L’atteggiamento giusto o sbagliato da parte dell’orante viene illustrato dalla parabola del fariseo e del pubblicano. Il fariseo, pieno di orgoglio, prega tra sé, senza riconoscere di avere alcun bisogno, anzi, giudicando il poveruomo inginocchiato vicino a lui. Al contrario, il pubblicano, consapevole della propria miseria, si rivolge a Dio e chiede soltanto: «Abbi pietà di me, peccatore». Questa preghiera è forse la preghiera più semplice e più vera che possiamo dire davanti al Signore. «Tutte e tre queste parabole, ha notato monsignor Paccosi, ci fanno comprendere che noi non abbiamo semplicemente bisogno, ma “siamo bisogno”». La preghiera più autentica è quindi quella di mendicanza, che non è lontana dalla gratitudine e dalla lode. Al contrario, è attraverso la consapevolezza di essere dipendenti da Dio che nasce la gioia più autentica. «Non temiamo di umiliarci», ha ribadito monsignor Paccosi, «riconoscendo il nostro essere humus, terra, nulla, resi vivi solo dallo sguardo di preferenza con cui il Signore ci fa esistere».

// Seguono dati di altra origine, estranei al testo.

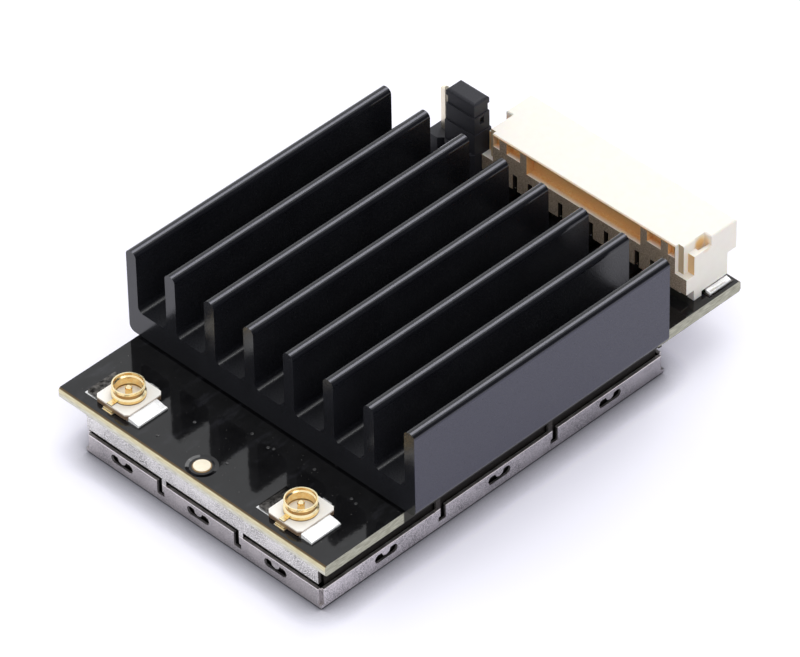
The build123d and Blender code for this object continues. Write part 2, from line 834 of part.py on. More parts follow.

A partire dalla pagina evangelica della Parusia, il vescovo Giovanni ha invitato i fedeli a vivere la preghiera come gesto di attesa vigilante, simile a chi aspetta con trepidazione una persona cara che arriva da lontano. «Gesù viene – ha affermato – ma noi possiamo essere distratti». L’attesa diventa allora un’espressione di speranza e di certezza, un segno tangibile di fede. In prossimità del Natale e dell’inizio del Giubileo è ancora più importante questa vigilanza gioiosa, che prepara il cuore ad accogliere la venuta del Signore. La preghiera, in questo contesto, non è solo una richiesta, ma anche un’apertura alla presenza di Dio che trasforma ogni cosa. Alla luce delle parabole del Vangelo di Luca, monsignor Paccosi ha quindi esortato tutti a vivere ogni giorno con l’attenzione ai segni della presenza di Dio: «Una vigilanza che è piena di speranza, l’umile speranza, la povera speranza di chi sa che il Regno di Dio è vicino. Ogni giorno troveremo i segni di questa presenza e la nostra attesa diventerà sempre più ardente e piena di letizia la meta della nostra vita è una festa: la festa del suo perdono, la festa della sua presenza, che farà comprendere finalmente tutto nella sua verità». Anche questo secondo incontro di preghiera si è concluso con la benedizione eucaristica, preceduta dalle preghiere spontanee dei fedeli, in cui il primo pensiero è andato alle vittime del terribile incidente al deposito Eni di Calenzano e a tutti i morti sul lavoro.